Every year I tell myself I’m not going to get involved, yet every year I suddenly realise that it’s 8.10pm on a Tuesday and I’m yelling, through a mouth full of lemon drizzle that I don’t remember buying: “Why would you go for cardamom on your first bake? It’s overpowering!” at an ex-nuclear engineer who spends her retirement making sculptures of Disney characters out of spun sugar.

This sounds like an exaggeration, but it’s really not. The GBBO set is brightly coloured, quirky, and so twee it’d give Cath Kidston a headache – and it picks its contestants to match. There’s usually someone whose trademark is throwing Dr. Oetker’s entire range of edible sparkles on a plate and hoping for the best. There’s often an older gentleman who is gently, albeit concerningly intense about his decoration.

There’s almost always a sassy older lady with statement glasses. This year we’ve also got Briony, a woman who looks exactly like an illustrated character in a children's book, and she’s not even the most colourful person there. It comes to something when Noel Fielding is wearing a shirt with a candy pink house on it, looking like a ghost haunting a Wendy house, yet he’s still not the most extravagantly dressed person on screen.

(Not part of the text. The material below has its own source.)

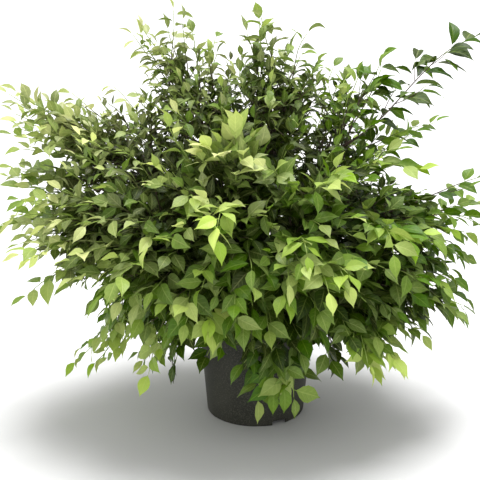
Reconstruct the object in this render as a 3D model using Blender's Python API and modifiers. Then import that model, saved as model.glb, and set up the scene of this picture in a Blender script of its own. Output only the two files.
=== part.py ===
"""A Japanese snowbell shrub in a nursery pot: pot, potting mix, woody stems and leafy sprays.

Metres, +Z up. The origin is the middle of the pot's underside, on the surface that it stands on.
-Y is the side that is looked at, and +X is its right.
"""

import math
import random

import bmesh
import bpy
from mathutils import Matrix, Quaternion, Vector
from mathutils.bvhtree import BVHTree

COLLECTION = "japanese_snowbell"
UP = Vector((0.0, 0.0, 1.0))
GAP = 0.0003

# Pot: a tapered moulded shell with a rolled rim, and a foot ring cut by drainage notches
POT_HEIGHT = 0.285
POT_FOOT_RADIUS = 0.1235
POT_TOP_RADIUS = 0.1480
POT_WALL = 0.0022
POT_SIDES = 36
RIM_PROUD = 0.0045
RIM_DEPTH = 0.020
RIM_ROUND = 0.0018
FLOOR_UNDERSIDE = 0.016
FLOOR_THICKNESS = 0.003
FOOT_RING_WIDTH = 0.0045
FOOT_ROUND = 0.0050
BOSS_RADIUS = 0.030
NOTCH_HEIGHT = 0.0130
NOTCH_WIDTH = 0.039
NOTCH_REACH = 0.030
NOTCH_COUNT = 3
FIRST_NOTCH_DEG = -62.0

# Potting mix: fills the pot, with a plain hole for each stem
SOIL_TOP = 0.258
SOIL_CROWN = 0.006
HOLE_CLEARANCE = 0.0006
HOLE_SIDES = 8
STEM_SUNK = 0.050
STEM_STRAIGHT = 0.060

# Woody stems: name, hole angle in degrees, hole radius, end point of the wood, base radius
STEMS = (
    ("right_upper", 8, 0.052, (0.23, -0.02, 0.70), 0.0075),
    ("right", -20, 0.060, (0.28, -0.06, 0.52), 0.0070),
    ("right_low", -48, 0.066, (0.22, -0.13, 0.385), 0.0060),
    ("front_right", -76, 0.054, (0.09, -0.19, 0.48), 0.0070),
    ("front", -106, 0.056, (-0.05, -0.20, 0.52), 0.0070),
    ("front_left", -140, 0.062, (-0.19, -0.15, 0.43), 0.0065),
    ("left", 184, 0.060, (-0.31, -0.03, 0.46), 0.0075),
    ("left_upper", 160, 0.046, (-0.31, 0.04, 0.64), 0.0070),
    ("back_left", 128, 0.060, (-0.19, 0.20, 0.56), 0.0070),
    ("top_left", 205, 0.020, (-0.17, 0.00, 0.74), 0.0080),
    ("top_right", 20, 0.016, (0.05, -0.02, 0.76), 0.0080),
    ("back", 88, 0.056, (0.02, 0.22, 0.54), 0.0070),
    ("back_right", 46, 0.060, (0.23, 0.19, 0.54), 0.0070),
)
STEM_SHOULDER = 0.400
WOOD_END_RADIUS = 0.0032
WOOD_STEP = 0.085
WOOD_RESOLUTION = 1

# Leafy sprays: name, stem, share of the stem's length where it leaves, tip, pitch of its end in
# degrees above level, and leaf length. The tip is that of the last leaf.
SPRAYS = (
    ("right_upper_arch", "right_upper", 1.00, (0.57, 0.05, 0.955), 18, 0.068),
    ("right_upper_side", "right_upper", 0.90, (0.32, 0.05, 0.930), 66, 0.062),
    ("right_upper_fall", "right_upper", 0.78, (0.41, -0.16, 0.640), -12, 0.060),
    ("right_far", "right", 1.00, (0.60, 0.00, 0.620), 12, 0.062),
    ("right_mid", "right", 0.93, (0.56, -0.10, 0.480), -38, 0.064),
    ("right_front", "right", 0.80, (0.34, -0.32, 0.480), -42, 0.058),
    ("right_low_far", "right_low", 1.00, (0.52, -0.15, 0.275), -34, 0.062),
    ("right_low_back", "right_low", 0.86, (0.44, -0.02, 0.240), -52, 0.064),
    ("right_low_front", "right_low", 0.92, (0.35, -0.27, 0.200), -34, 0.070),
    ("front_right_out", "front_right", 1.00, (0.20, -0.44, 0.420), -42, 0.066),
    ("front_right_mid", "front_right", 0.88, (0.10, -0.46, 0.490), -48, 0.058),
    ("front_right_trail", "front_right", 0.72, (0.036, -0.270, 0.098), -86, 0.078),
    ("front_right_rise", "front_right", 0.94, (0.20, -0.36, 0.680), 14, 0.058),
    ("front_rise", "front", 1.00, (-0.05, -0.32, 0.780), 22, 0.062),
    ("front_mid", "front", 0.80, (-0.09, -0.49, 0.560), -44, 0.060),
    ("front_low", "front", 0.76, (-0.115, -0.36, 0.315), -52, 0.068),
    ("front_left_out", "front_left", 1.00, (-0.24, -0.40, 0.500), -38, 0.060),
    ("front_left_trail", "front_left", 0.84, (-0.262, -0.22, 0.135), -76, 0.056),
    ("front_left_low", "front_left", 0.92, (-0.33, -0.30, 0.345), -44, 0.062),
    ("left_low", "left", 0.80, (-0.475, -0.13, 0.150), -30, 0.052),
    ("left_fall", "left", 0.90, (-0.575, -0.16, 0.315), -44, 0.062),
    ("left_front", "left", 0.95, (-0.560, -0.27, 0.460), -20, 0.056),
    ("left_mid", "left", 1.00, (-0.650, -0.03, 0.480), -16, 0.060),
    ("left_upper_mid", "left_upper", 0.84, (-0.645, 0.06, 0.620), 4, 0.058),
    ("left_upper_tip", "left_upper", 1.00, (-0.635, 0.00, 0.835), 34, 0.060),
    ("left_upper_rise", "left_upper", 0.93, (-0.50, 0.15, 0.825), 36, 0.058),
    ("back_left_rise", "back_left", 1.00, (-0.41, 0.27, 0.825), 34, 0.056),
    ("back_left_out", "back_left", 0.88, (-0.48, 0.30, 0.480), -24, 0.060),
    ("back_left_low", "back_left", 0.78, (-0.27, 0.44, 0.390), -36, 0.060),
    ("top_left_tip", "top_left", 1.00, (-0.20, 0.00, 1.045), 84, 0.052),
    ("top_left_side", "top_left", 0.90, (-0.32, 0.05, 0.980), 56, 0.054),
    ("top_left_inner", "top_left", 0.82, (-0.09, 0.04, 0.970), 50, 0.050),
    ("top_right_tip", "top_right", 1.00, (0.00, -0.10, 1.035), 72, 0.060),
    ("top_right_side", "top_right", 0.86, (0.14, -0.05, 0.985), 52, 0.054),
    ("top_right_back", "top_right", 0.84, (0.21, 0.15, 0.900), 62, 0.056),
    ("back_rise", "back", 1.00, (0.05, 0.36, 0.800), 38, 0.056),
    ("back_mid", "back", 0.90, (-0.07, 0.49, 0.560), -22, 0.060),
    ("back_low", "back", 0.80, (0.09, 0.48, 0.360), -42, 0.060),
    ("back_right_far", "back_right", 1.00, (0.52, 0.24, 0.720), 14, 0.056),
    ("back_right_mid", "back_right", 0.90, (0.50, 0.27, 0.450), -26, 0.060),
    ("back_right_low", "back_right", 0.80, (0.30, 0.44, 0.420), -34, 0.060),
    ("back_right_rise", "back_right", 0.86, (0.28, 0.33, 0.760), 30, 0.056),
)
LEAST_PARTING = math.radians(40.0)
STUB_LENGTH = 0.034
STUB_RADII = (0.0030, 0.0025)
TWIG_RADII = (0.0022, 0.0010)
TWIG_STEP = 0.074
TWIG_RESOLUTION = 0
JOINT_GAP = 2 * GAP
SHORT_STEP = 0.006
LAST_LEAF_SHARE = 0.8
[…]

And it’s not just the people on GBBO who are ridiculous; the challenges are just as absurd. Remember Nadiya’s giant chocolate peacock? Nancy making the Moulin Rouge out of sponge cake and profiteroles? And yet they are taken so seriously that you can’t help but get swept away with it. At one point during last night’s episode I found myself nodding solemnly as the voiceover said “getting the giant biscuit canvas baked early is critical”.

Then I remembered what I was watching, and that they were using the word critical to describe a step in a challenge where the contestants were making selfies out of biscuits. Trade negotiations this ain’t, but for a moment it felt just as important.

But isn’t that the joy of GBBO? We live in a world which feels, quite frankly, like it’s on fire. Our politicians are incompetent, evil, embarrassing, or some unholy combination of the three; natural disasters and wars are killing people faster than we can save them, and we can’t find the time to fight these problems as we’re all too busy fighting each other. Isn’t it nice to spend 75 minutes ignoring these big, difficult issues and instead think about pie for a bit?

Isn’t it a relief to put aside difficult conversations about structural inequality and instead discuss whether Prue’s colourful necklace was beautiful or batshit? (Both. It was absolutely both). Rather than having to wait and see whether Brexit is going to be a triumph or a disaster, we could all wait and see whether or not anyone was going to point out that Dan’s biscuit baby looked exactly like a penis. It’s the break from reality that we need – nay, that we deserve.

GBBO is a brilliantly produced bit of nonsense, and long may it live because of that. Man cannot live on bread and outrage alone, and anything that gives us a chance to have some cake and fun for a bit can only be a good thing.